Entries with model source code:
--------
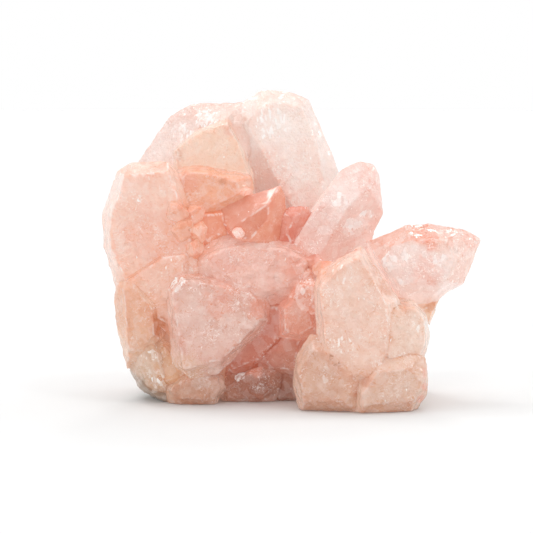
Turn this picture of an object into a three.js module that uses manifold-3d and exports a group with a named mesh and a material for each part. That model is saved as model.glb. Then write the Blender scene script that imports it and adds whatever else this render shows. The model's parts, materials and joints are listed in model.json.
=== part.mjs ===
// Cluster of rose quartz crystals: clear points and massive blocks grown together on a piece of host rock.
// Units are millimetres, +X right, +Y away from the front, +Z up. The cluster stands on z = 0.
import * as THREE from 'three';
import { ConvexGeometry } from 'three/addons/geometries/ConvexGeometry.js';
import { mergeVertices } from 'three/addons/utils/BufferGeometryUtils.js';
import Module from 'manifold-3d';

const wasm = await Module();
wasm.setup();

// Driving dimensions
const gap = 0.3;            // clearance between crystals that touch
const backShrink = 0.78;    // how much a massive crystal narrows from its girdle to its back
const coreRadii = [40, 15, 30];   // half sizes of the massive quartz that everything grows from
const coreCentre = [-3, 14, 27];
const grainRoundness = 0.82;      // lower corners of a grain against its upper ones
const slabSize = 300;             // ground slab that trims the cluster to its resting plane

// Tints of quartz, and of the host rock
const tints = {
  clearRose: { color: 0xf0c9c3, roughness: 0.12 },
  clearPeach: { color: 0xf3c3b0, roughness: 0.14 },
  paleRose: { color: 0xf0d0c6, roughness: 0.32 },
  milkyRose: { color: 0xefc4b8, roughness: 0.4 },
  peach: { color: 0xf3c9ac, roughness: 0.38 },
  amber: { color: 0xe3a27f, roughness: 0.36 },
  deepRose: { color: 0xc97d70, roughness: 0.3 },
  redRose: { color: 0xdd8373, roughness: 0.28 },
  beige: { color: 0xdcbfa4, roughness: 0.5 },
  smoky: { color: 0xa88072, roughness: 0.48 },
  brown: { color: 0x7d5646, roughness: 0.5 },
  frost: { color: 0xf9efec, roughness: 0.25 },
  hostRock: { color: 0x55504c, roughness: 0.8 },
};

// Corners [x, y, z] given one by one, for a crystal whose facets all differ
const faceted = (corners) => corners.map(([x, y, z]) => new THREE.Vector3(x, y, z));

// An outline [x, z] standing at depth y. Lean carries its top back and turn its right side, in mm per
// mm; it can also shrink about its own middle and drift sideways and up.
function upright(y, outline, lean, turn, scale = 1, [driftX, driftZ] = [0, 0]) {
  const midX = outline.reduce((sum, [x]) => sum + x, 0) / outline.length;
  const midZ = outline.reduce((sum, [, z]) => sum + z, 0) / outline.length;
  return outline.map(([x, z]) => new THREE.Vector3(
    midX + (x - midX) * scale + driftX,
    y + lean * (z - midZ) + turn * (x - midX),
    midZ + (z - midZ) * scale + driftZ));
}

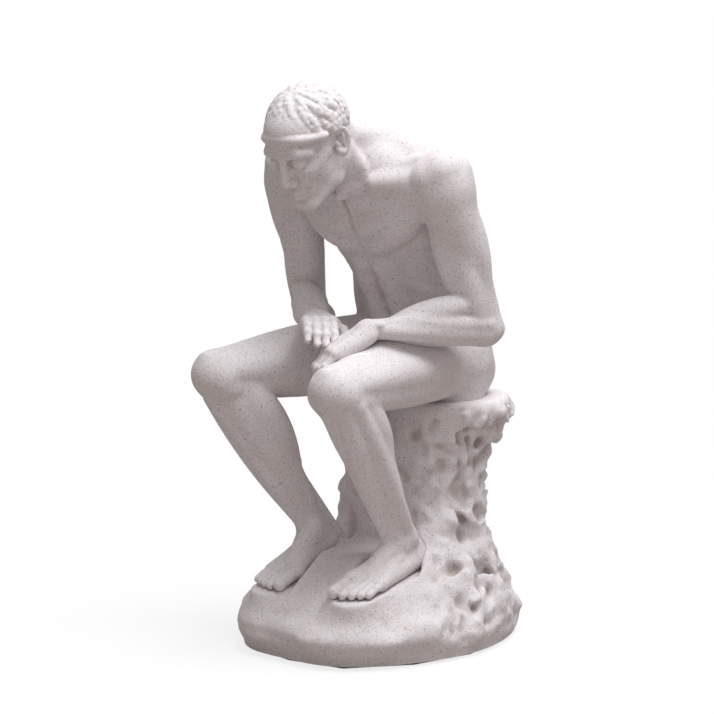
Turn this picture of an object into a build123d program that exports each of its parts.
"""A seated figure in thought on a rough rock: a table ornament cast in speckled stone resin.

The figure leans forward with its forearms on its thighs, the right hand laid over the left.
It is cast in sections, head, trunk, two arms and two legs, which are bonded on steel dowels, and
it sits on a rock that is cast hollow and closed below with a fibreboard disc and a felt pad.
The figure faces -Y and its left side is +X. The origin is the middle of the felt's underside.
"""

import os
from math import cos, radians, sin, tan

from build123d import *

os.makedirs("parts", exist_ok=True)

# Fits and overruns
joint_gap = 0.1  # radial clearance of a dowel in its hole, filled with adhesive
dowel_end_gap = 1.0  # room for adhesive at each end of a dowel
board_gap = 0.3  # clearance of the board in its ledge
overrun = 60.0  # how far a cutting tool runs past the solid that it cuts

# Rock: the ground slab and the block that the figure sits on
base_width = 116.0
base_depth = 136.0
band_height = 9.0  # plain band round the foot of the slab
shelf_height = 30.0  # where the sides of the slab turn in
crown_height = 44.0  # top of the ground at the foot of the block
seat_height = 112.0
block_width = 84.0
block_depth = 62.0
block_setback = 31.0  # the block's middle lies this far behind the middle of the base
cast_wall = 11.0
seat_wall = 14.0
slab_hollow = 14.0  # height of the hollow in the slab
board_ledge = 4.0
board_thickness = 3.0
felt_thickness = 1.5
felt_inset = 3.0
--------
Repeat word for word every line from the start of the entries to the line holding "const slabSize = 300;", inclusive, and nothing else.

#### Response
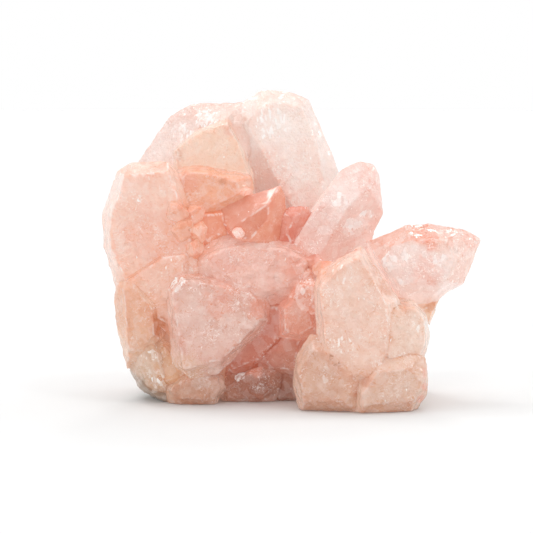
Turn this picture of an object into a three.js module that uses manifold-3d and exports a group with a named mesh and a material for each part. That model is saved as model.glb. Then write the Blender scene script that imports it and adds whatever else this render shows. The model's parts, materials and joints are listed in model.json.
=== part.mjs ===
// Cluster of rose quartz crystals: clear points and massive blocks grown together on a piece of host rock.
// Units are millimetres, +X right, +Y away from the front, +Z up. The cluster stands on z = 0.
import * as THREE from 'three';
import { ConvexGeometry } from 'three/addons/geometries/ConvexGeometry.js';
import { mergeVertices } from 'three/addons/utils/BufferGeometryUtils.js';
import Module from 'manifold-3d';

const wasm = await Module();
wasm.setup();

// Driving dimensions
const gap = 0.3;            // clearance between crystals that touch
const backShrink = 0.78;    // how much a massive crystal narrows from its girdle to its back
const coreRadii = [40, 15, 30];   // half sizes of the massive quartz that everything grows from
const coreCentre = [-3, 14, 27];
const grainRoundness = 0.82;      // lower corners of a grain against its upper ones
const slabSize = 300;             // ground slab that trims the cluster to its resting plane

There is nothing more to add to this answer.